[Illustration: Robyn Lee]

Editor's note: Here to answer your questions is senior managing editor, former SENY editor, and frequent author of our NYC restaurant reviews Carey Jones. We'll take a few of your questions each week and give you the New York restaurant advice you're looking for. Email carey@seriouseats.com with the subject line Ask the Critic to submit your question!

Breakfast for Dinner?

I was wondering if you know of any restaurants that serve breakfast foods for dinner. I recently tried going to Clinton St. Baking Company for dinner and was dismayed to see that the wait was still an hour and a half (though this was probably because it was pancake month). Are there any similar restaurants?

Blueberry Streusel Pancakes, February 10-11

[Photograph: Eunice Choi]

Clinton Street is the most-loved pancake spot for a reason—and in my experience, the wait for dinner (outside of February, Pancake Month) is much gentler than the wait for brunch. I still remember the first year I moved to Manhattan, trying to meet a friend for pancakes on a Sunday afternoon and being quoted a three-hour wait. Welcome to New York, indeed.

But at dinner, it's much more accessible—and there are other options in the city, too.
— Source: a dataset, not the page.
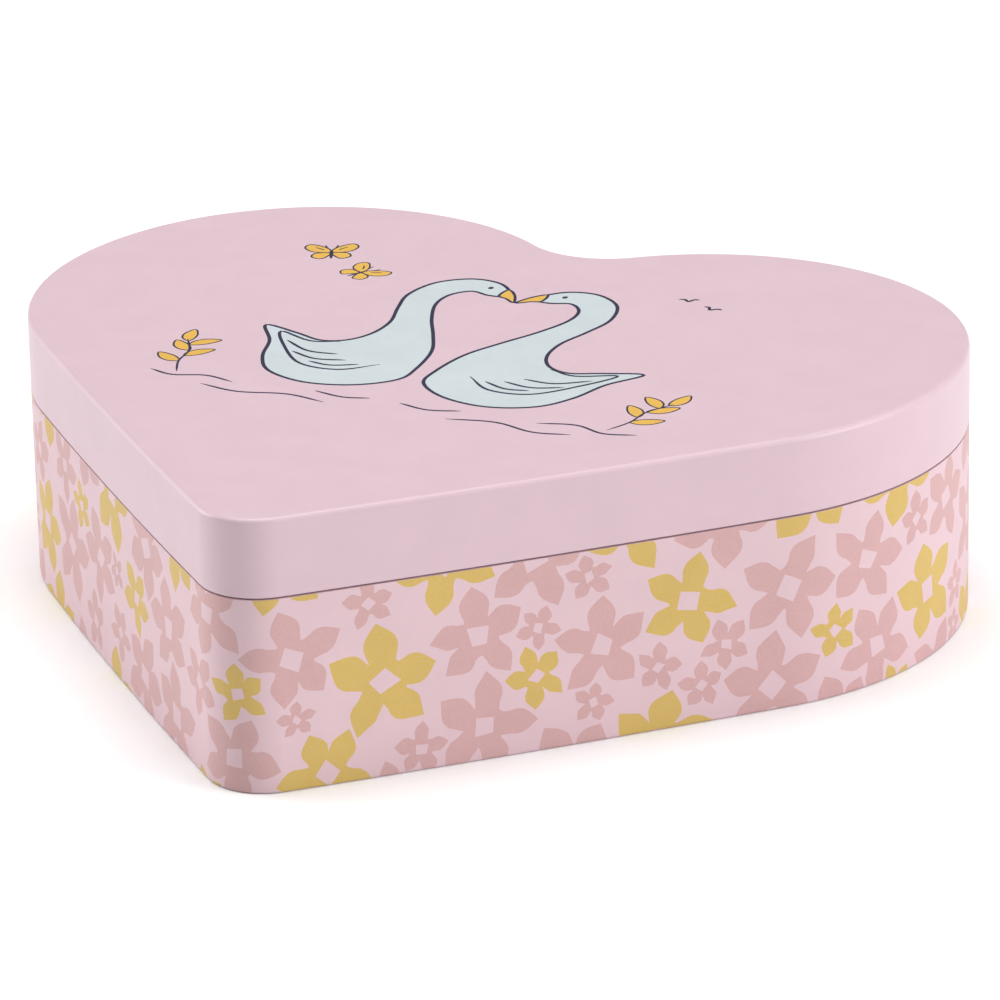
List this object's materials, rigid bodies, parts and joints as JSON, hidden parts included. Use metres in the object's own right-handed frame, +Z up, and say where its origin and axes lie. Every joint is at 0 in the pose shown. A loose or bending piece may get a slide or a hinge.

At the just-reopened Empire Diner, a Chelsea landmark taken over by chef Amanda Freitag, get buttermilk pancakes or an herb omelette for dinner. (Or try the "Happy Waitress," with a poached egg, Taylor ham, and cheddar cheese.) Even some savory dishes have a breakfast slant, like the "Lox and Burrata" with house-cured salmon and "everything bagel" spice.

Huevos Rancheros ($7.95)

[Photograph: Jessica Leibowitz]

Coppelia, the modern Cuban diner over on West 14th, serves excellent pancakes and and huevos rancheros all day; and their 24-7 hours means you'll never be without challah French toast with dulce de leche, should you crave it at odd hours. And at Veselka, the full menu is available all day —whether you're craving pancakes or blintzes at 6pm, or pierogi at 3am.

New York eaters—where do you get pancakes for dinner?

Ask Us!

Email carey@seriouseats.com with the subject line Ask the Critic to submit your question. All questions will be read, though unfortunately not all can be answered.

About the author: Carey Jones is the former managing editor of Serious Eats. Follow her on Twitter (@careyjones).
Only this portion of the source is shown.